TASK TO COMPLETE:
Only the lines from the start of the material through the line containing "from mathutils import Euler, Matrix, Vector" are to be extracted, exactly as they appear.

PROVIDED DATA:
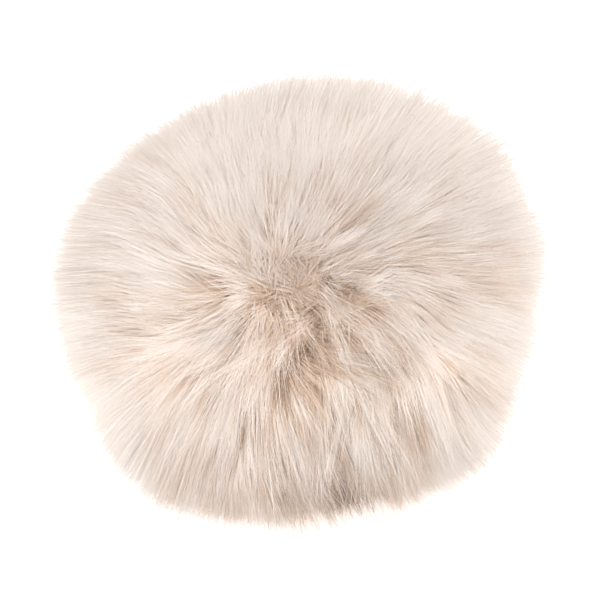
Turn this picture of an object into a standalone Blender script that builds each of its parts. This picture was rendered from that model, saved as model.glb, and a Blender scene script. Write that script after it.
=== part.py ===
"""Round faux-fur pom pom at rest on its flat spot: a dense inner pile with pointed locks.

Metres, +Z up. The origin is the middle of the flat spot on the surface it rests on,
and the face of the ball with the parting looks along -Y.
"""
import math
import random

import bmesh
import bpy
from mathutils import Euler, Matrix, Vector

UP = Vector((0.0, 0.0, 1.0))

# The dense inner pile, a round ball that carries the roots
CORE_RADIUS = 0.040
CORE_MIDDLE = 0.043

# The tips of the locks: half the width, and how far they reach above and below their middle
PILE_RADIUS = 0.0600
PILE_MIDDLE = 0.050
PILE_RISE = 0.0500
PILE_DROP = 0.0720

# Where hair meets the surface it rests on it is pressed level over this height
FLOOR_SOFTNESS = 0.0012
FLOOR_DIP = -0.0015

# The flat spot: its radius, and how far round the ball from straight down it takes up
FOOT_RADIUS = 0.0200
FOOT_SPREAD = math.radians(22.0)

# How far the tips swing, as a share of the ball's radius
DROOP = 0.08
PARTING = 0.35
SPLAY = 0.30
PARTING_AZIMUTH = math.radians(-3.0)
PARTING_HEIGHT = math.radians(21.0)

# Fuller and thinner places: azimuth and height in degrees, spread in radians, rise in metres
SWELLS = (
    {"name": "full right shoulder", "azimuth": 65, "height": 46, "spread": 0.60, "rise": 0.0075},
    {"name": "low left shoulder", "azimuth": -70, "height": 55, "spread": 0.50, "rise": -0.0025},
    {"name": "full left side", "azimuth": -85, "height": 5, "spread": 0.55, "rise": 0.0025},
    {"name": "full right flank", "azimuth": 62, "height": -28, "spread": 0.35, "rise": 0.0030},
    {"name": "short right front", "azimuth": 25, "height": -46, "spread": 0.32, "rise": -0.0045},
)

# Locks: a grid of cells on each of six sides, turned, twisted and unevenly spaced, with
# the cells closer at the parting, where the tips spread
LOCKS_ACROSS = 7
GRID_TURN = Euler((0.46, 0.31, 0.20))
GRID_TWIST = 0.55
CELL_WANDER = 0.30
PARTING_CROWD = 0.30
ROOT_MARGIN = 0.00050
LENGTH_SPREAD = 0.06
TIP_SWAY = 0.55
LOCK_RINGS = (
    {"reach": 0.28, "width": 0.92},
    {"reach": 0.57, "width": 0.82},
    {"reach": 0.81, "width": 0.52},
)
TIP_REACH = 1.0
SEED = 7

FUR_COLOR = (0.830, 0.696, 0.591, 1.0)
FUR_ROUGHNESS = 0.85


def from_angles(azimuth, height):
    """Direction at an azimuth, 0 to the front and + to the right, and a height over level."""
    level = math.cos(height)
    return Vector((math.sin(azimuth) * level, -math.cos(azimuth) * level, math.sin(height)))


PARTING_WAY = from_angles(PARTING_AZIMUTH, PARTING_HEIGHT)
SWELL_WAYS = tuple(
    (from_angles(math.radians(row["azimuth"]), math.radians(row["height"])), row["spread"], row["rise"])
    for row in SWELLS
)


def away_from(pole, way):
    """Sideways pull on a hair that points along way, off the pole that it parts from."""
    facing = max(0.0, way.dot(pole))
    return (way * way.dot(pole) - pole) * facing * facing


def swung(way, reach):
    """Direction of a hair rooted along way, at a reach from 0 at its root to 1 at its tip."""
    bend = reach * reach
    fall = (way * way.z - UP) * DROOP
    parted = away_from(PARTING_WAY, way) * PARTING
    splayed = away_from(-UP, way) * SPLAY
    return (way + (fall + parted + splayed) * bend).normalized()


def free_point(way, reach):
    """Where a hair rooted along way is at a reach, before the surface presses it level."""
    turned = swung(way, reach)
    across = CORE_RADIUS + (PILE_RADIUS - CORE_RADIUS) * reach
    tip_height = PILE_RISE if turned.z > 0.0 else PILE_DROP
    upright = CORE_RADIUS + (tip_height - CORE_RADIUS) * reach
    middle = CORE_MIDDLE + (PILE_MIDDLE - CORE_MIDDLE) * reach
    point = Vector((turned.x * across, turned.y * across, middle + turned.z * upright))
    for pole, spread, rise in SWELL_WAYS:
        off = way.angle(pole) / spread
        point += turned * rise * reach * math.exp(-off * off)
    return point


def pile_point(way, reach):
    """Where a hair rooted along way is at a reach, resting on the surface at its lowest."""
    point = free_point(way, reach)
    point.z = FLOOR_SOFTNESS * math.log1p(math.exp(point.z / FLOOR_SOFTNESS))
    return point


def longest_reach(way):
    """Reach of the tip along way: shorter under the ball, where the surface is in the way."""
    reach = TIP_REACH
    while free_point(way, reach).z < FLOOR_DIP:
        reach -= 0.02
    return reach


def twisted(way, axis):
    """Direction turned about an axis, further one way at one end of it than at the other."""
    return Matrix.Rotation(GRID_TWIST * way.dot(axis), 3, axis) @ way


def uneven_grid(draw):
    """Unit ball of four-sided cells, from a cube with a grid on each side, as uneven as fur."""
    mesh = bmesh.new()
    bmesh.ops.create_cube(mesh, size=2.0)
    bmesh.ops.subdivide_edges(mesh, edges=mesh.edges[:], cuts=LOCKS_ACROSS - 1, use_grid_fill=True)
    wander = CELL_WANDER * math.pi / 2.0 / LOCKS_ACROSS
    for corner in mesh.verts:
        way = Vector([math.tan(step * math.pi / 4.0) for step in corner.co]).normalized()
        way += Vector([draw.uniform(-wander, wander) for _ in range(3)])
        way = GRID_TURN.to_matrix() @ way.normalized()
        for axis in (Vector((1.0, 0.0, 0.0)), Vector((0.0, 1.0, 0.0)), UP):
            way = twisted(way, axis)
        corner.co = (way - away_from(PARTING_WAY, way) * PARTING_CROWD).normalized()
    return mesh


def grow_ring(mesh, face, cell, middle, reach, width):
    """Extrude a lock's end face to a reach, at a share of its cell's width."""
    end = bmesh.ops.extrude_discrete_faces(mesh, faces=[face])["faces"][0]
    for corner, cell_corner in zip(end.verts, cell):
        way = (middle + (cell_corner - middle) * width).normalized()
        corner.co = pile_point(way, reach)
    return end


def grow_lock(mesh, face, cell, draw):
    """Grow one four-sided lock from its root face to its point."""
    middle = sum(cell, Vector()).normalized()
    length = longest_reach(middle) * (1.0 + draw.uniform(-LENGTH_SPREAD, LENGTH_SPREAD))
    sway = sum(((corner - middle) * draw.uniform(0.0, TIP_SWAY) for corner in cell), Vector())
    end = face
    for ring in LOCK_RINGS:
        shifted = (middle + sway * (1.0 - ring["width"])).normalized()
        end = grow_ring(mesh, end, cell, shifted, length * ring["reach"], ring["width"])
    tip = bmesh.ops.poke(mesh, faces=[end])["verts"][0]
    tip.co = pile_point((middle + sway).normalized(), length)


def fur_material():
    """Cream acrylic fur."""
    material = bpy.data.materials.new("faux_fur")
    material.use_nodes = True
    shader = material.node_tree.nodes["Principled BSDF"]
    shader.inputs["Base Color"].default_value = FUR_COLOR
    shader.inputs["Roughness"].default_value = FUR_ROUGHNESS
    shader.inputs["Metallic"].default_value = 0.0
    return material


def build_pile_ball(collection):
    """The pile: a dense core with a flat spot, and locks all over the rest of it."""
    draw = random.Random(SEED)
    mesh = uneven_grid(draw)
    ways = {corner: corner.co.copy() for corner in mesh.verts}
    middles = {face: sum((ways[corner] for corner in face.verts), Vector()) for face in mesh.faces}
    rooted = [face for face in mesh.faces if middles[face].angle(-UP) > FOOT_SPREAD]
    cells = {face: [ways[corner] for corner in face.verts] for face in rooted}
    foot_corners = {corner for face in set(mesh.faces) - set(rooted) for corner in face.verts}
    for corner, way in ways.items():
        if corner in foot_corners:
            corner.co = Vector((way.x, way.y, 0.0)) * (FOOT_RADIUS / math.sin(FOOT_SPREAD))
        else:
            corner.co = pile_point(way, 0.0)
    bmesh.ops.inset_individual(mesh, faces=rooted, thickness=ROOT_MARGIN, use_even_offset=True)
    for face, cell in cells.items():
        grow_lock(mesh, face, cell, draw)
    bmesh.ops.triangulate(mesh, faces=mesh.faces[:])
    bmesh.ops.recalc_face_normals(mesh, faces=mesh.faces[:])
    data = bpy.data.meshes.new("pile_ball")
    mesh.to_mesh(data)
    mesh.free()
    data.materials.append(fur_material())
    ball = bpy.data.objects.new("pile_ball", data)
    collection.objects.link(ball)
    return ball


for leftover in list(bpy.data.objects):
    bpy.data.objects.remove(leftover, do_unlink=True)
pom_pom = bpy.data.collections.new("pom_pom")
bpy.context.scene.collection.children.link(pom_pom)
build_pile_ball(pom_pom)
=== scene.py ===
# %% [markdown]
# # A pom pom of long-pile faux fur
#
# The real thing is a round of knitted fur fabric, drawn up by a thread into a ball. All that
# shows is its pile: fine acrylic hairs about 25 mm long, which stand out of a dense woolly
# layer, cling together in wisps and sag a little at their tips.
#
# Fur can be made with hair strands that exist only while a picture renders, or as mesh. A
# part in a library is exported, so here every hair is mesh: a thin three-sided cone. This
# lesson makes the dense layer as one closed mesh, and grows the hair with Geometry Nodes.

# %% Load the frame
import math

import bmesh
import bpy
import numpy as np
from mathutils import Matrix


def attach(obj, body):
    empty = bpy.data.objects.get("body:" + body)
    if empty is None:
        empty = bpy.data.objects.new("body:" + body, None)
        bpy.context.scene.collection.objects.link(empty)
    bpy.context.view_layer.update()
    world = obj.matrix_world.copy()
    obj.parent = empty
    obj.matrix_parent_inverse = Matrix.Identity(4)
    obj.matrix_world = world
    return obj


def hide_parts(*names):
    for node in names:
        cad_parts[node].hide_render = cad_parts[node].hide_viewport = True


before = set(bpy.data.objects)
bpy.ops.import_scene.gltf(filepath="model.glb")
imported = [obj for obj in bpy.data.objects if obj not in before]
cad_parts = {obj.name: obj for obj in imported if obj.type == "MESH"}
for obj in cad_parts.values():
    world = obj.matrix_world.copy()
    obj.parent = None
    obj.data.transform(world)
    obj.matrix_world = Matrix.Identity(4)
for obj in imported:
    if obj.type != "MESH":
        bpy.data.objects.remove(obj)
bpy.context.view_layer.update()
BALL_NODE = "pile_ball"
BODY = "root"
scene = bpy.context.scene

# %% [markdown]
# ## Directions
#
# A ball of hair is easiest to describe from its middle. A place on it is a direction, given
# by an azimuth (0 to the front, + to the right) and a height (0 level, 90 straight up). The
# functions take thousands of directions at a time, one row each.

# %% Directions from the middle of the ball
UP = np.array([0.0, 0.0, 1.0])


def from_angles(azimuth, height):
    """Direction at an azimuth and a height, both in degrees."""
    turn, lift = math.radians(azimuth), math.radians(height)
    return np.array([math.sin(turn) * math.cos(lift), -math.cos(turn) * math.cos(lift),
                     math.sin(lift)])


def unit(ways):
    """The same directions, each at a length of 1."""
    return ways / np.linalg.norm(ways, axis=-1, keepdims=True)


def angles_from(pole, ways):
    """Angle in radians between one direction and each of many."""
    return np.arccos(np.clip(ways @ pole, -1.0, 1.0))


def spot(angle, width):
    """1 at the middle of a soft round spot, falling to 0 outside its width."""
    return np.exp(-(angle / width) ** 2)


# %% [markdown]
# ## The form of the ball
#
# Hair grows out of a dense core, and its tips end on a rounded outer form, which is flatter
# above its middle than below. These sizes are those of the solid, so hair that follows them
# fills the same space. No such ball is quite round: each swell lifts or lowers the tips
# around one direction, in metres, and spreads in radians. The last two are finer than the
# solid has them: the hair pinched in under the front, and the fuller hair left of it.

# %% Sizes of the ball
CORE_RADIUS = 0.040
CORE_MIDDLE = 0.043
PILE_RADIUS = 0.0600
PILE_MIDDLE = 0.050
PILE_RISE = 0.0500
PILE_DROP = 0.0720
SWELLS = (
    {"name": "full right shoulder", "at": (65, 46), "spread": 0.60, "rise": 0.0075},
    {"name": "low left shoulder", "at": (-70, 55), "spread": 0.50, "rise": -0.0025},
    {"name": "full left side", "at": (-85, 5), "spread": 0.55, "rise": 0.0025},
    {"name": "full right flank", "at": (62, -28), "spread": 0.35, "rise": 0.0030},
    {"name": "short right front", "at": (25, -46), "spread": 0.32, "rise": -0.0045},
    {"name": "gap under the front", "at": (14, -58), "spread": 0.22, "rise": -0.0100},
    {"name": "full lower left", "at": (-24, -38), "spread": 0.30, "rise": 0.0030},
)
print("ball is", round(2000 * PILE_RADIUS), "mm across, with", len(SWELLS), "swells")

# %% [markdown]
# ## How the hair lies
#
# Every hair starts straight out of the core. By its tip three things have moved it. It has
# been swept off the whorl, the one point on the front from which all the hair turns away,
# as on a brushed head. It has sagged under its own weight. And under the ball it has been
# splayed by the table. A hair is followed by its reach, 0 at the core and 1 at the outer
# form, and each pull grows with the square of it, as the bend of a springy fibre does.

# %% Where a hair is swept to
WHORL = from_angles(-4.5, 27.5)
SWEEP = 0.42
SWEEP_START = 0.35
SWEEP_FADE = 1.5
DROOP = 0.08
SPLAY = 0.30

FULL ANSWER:
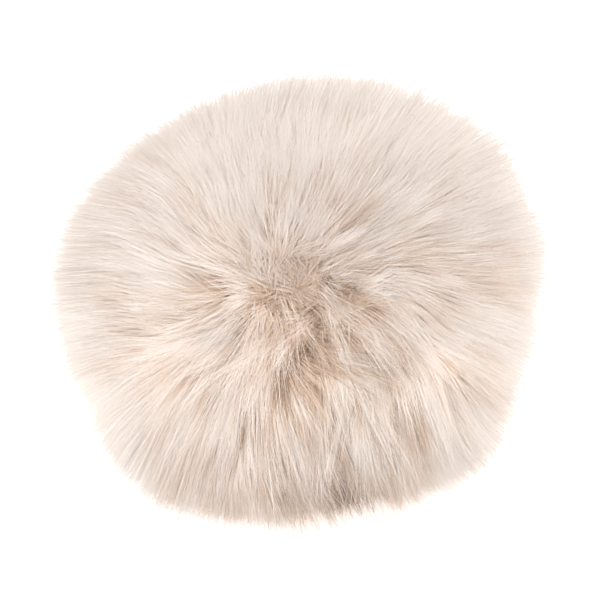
Turn this picture of an object into a standalone Blender script that builds each of its parts. This picture was rendered from that model, saved as model.glb, and a Blender scene script. Write that script after it.
=== part.py ===
"""Round faux-fur pom pom at rest on its flat spot: a dense inner pile with pointed locks.

Metres, +Z up. The origin is the middle of the flat spot on the surface it rests on,
and the face of the ball with the parting looks along -Y.
"""
import math
import random

import bmesh
import bpy
from mathutils import Euler, Matrix, Vector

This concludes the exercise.